AD: If I were Horatio Cane, I would take a look at these stats, take a look at the sunset, put my sunglasses on and declare, “Look’s like this roster [pause] has gone [pause] bottom-up.”

The Who: “YEAAAAAAAAAAAAHHHHHHH!”

SR: But it would be Brett Lawrie as Horatio and the episode would be the next several tweets from @blawrie13 and would include a lot of #YEAHBUDDY and #FIREDDDUP to celebrate the 7-8-9 hitters (Lawrie, Cooper, Davis) in the line up going 8-for-12 with six RBIs. It was #tweetingtuesday, pardon my hashes.

Flo Rida: Is no longer Lawrie’s walk-up jam. Hey, I heard he was a wild one, but I never expected this.

AD: Tell me it’s The Who. TELL ME IT’S “WON’T GET FOOLED AGAIN.”

SR: I think it’s a country version of a One Direction song.

8. Mark Reynolds strikes out for the 1,000th time in 747 career games

AD: AND YOU CAN FORGET ABOUT THIS ONE is what I bet Mark Reynolds wishes everyone would say about this, and then actually forget.

SR: I hope Buck said that.

AD: He didn’t.

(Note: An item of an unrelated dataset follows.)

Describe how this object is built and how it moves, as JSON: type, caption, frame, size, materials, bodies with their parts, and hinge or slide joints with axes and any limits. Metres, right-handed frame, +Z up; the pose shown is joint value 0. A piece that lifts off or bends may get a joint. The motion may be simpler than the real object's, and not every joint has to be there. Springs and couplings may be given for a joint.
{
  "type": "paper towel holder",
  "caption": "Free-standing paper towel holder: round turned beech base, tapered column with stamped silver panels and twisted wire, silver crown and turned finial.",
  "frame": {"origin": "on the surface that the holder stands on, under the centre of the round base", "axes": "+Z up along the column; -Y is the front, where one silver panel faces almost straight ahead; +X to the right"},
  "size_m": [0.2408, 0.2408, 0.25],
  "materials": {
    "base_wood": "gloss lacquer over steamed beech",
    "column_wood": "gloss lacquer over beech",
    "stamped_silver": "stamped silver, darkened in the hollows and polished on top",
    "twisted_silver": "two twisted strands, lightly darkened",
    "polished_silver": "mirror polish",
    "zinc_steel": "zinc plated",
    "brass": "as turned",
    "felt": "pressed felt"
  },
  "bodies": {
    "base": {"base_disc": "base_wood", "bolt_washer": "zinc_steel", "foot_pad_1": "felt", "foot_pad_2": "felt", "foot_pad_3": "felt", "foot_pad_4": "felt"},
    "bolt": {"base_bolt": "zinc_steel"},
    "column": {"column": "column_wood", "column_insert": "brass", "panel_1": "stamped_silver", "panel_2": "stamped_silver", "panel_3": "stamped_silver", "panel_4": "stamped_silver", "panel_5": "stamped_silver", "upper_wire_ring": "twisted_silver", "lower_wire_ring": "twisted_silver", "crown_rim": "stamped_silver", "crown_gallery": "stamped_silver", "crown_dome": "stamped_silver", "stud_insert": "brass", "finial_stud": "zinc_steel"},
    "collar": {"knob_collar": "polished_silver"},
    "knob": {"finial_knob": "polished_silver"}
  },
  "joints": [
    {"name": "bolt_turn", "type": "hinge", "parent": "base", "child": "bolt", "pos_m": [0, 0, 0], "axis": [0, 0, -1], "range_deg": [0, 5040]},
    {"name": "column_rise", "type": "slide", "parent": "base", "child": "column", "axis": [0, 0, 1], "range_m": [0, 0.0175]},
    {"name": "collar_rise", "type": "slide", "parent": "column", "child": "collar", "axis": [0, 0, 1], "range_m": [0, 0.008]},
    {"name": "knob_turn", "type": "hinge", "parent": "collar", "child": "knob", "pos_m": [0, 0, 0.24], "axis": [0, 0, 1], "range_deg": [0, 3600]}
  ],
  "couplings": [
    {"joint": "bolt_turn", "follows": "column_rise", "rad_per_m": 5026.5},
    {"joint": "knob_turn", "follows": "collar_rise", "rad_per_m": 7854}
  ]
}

But I wrote it, and you all read it in Buck Martinez’s voice.

SR: I knew we were saving those extra JP Arencibia gold stars for someone. I might be able to strike out more times in fewer games, so I’ll save a few stars for myself and then embark on my journey to strike the heck out of things (Job interviews! Trips to court to fight parking tickets! Exams! The little league I joined by lying and saying I was 11!)

AD: I wonder if those kids have ever seen The Birds!

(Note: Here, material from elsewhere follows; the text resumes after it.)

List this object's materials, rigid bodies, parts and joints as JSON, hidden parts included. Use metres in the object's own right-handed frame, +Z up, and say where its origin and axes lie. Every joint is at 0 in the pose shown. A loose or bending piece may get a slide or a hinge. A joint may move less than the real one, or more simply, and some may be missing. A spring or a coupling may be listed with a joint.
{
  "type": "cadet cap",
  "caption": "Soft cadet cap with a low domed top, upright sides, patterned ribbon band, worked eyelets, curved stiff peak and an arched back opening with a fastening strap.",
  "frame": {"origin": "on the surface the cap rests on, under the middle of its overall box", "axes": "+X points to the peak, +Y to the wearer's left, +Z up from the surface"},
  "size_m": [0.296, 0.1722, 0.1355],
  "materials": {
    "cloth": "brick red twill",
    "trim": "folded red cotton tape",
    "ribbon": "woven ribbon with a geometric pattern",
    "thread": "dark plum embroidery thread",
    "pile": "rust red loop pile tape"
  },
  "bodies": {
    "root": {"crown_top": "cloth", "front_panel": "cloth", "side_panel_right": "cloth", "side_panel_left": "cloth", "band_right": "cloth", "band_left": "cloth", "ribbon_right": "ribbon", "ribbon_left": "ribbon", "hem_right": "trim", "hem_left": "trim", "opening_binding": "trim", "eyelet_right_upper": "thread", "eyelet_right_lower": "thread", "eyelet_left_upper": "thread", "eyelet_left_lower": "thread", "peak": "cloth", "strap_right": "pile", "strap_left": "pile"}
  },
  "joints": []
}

SR: Don’t you dare think I’ll rule it out as an option to show at the awards banquet when I receive my award for striking out everything.

9. The worst guy ever beside Steph finally gets ejected in the ninth and Anne ate snacks

SR: I love left field, but there are two things that really make me want to fall over the bullpen rail, all eight members of the ‘pen down below ready to help me up so that I can run far – far, far away. I haven’t watched Forrest Gump AT ALL this week.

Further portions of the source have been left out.